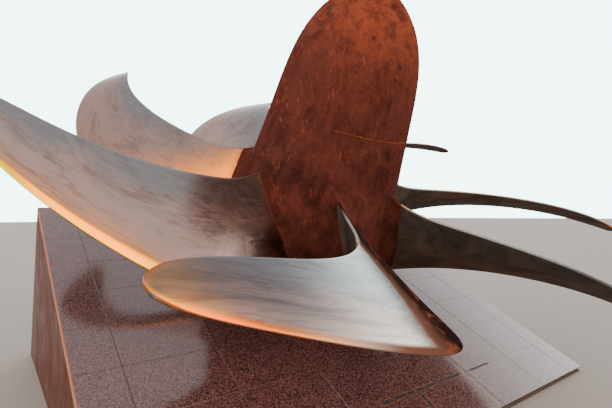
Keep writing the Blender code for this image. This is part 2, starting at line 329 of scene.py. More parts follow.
def new_geometry_tree(name, inputs):
    """An empty Geometry Nodes tree and its inputs, named with their kinds."""
    tree = bpy.data.node_groups.new(name, "GeometryNodeTree")
    tree.interface.new_socket("Geometry", in_out="INPUT", socket_type="NodeSocketGeometry")
    tree.interface.new_socket("Geometry", in_out="OUTPUT", socket_type="NodeSocketGeometry")
    for socket_name, kind in inputs.items():
        tree.interface.new_socket(socket_name, in_out="INPUT", socket_type=f"NodeSocket{kind}")
    return Nodes(tree), add_node(tree, "NodeGroupInput").outputs


def finished_tree(nodes, geometry, finish):
    """Ends a Geometry Nodes tree with real geometry in its material."""
    dressed = nodes.passed(geometry, ("RealizeInstances", {}), ("SetMaterial", {"Material": finish}))
    add_node(nodes.tree, "NodeGroupOutput", None, {"Geometry": dressed})
    return nodes.tree


def clamped(value):
    """A value held between 0 and 1."""
    return min(max(value, 0.0), 1.0)


def plinth_points(plinth):
    """Low edge and crest of the plinth as (y, z), and the direction up its slope."""
    half = (plinth.top_run + plinth.rear_batter) / 2
    up_slope = Vector((math.cos(plinth.top_slope), math.sin(plinth.top_slope)))
    toe = Vector((-half, plinth.slab_thickness / up_slope.x + plinth.toe_clearance))
    return toe, toe + up_slope * (plinth.top_run / up_slope.x), up_slope


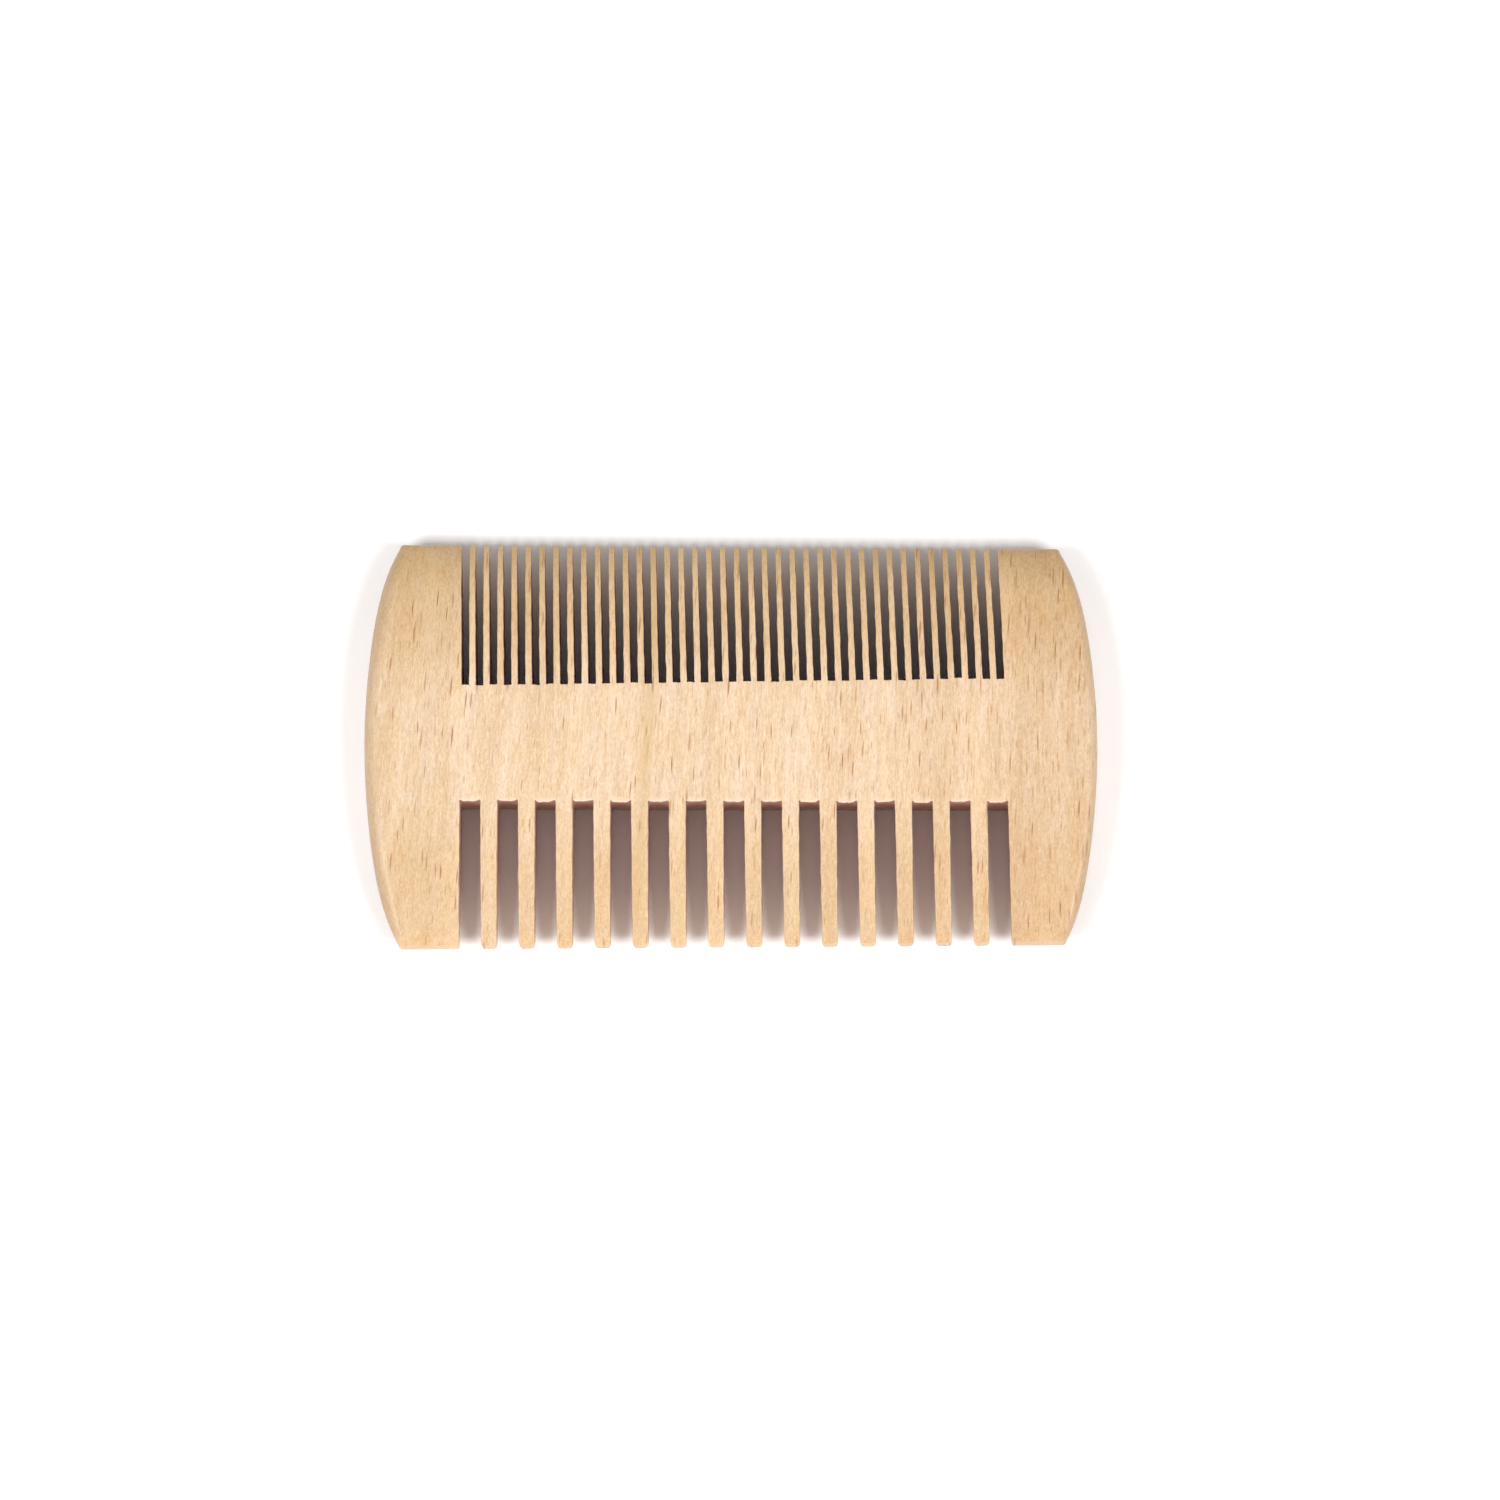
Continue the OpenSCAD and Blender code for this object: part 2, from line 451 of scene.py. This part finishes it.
class Outline:
    """Samples of the plan's outline, as arrays once it is closed."""

    def __init__(self):
        self.places, self.normals, self.rounds = [], [], []
        self.lips, self.rough, self.end_shade = [], [], []

    def add(self, place, normal, corner, lip=0.0):
        self.places.append(place)
        self.normals.append(normal)
        self.rounds.append(corner.edge_round)
        self.lips.append(lip)
        self.rough.append(1.0 if corner.stretch in ("side", "root") else 0.0)
        self.end_shade.append(corner.end_shade)

    def close(self):
        for name in ("places", "normals", "rounds", "lips", "rough", "end_shade"):
            setattr(self, name, np.array(getattr(self, name)))
        x, y = self.places.T
        to_edge = np.minimum(fine.edge(x) - y, y - coarse.edge(x))
        self.rough *= np.clip(to_edge / SANDED_TIP - SANDED_SHARE, 0, 1)


def corner_turns(corners):
    """For each corner: the way in, the way out, the turn, and what its rounding takes off."""
    turns = []
    for i, corner in enumerate(corners):
        into = unit(corner.at - corners[i - 1].at)
        out = unit(corners[(i + 1) % len(corners)].at - corner.at)
        turn = math.atan2(into[0] * out[1] - into[1] * out[0], float(into @ out))
        turns.append((into, out, turn, corner.radius * math.tan(abs(turn) / 2)))
    return turns


def round_corner(outline, corner, into, out, turn, trim):
    """Adds the arc of a rounded corner, or the one point of a corner that has no radius."""
    normal_in = np.array([into[1], -into[0]])
    if not corner.radius:
        outline.add(corner.at, unit(normal_in + np.array([out[1], -out[0]])), corner)
        return
    steps = max(1, round(abs(turn) / CORNER_STEP))
    bend = 1 if turn > 0 else -1
    centre = corner.at - into * trim - bend * corner.radius * normal_in
    for k in range(steps + 1):
        cosine, sine = math.cos(turn * k / steps), math.sin(turn * k / steps)
        rotation = np.array([[cosine, -sine], [sine, cosine]])
        normal = rotation @ normal_in
        outline.add(centre + bend * corner.radius * normal, normal, corner)


def trace_outline():
    """Rounds the corners and samples every stretch between them."""
    corners = plan_corners()
    turns = corner_turns(corners)
    outline = Outline()
    for i, corner in enumerate(corners):
        into, out, turn, trim = turns[i]
        round_corner(outline, corner, into, out, turn, trim)
        following = (i + 1) % len(corners)
        length = np.linalg.norm(corners[following].at - corner.at) - trim - turns[following][3]
        if corner.stretch == "end" or length <= 0:
            continue
        normal = np.array([out[1], -out[0]])
        hangs = corner.stretch == "root" and corner.row is coarse
        torn, thin = rng.uniform(*LIP_TORN), rng.uniform(*LIP_THIN)
        for place in spaced(length, *SPACING[corner.stretch]):
            lip = 0.0
            if hangs:
                lip = torn * fibre_lip(place / length, thin) * rng.uniform(*LIP_RAGGED)
            outline.add(corner.at + out * (trim + place), normal, corner, lip)
    outline.close()
    return outline


# ---- the comb's mesh ----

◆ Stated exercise
Return each line with "Blender".

◆ Final result
Keep writing the Blender code for this image. This is part 2, starting at line 329 of scene.py. More parts follow.
Continue the OpenSCAD and Blender code for this object: part 2, from line 451 of scene.py. This part finishes it.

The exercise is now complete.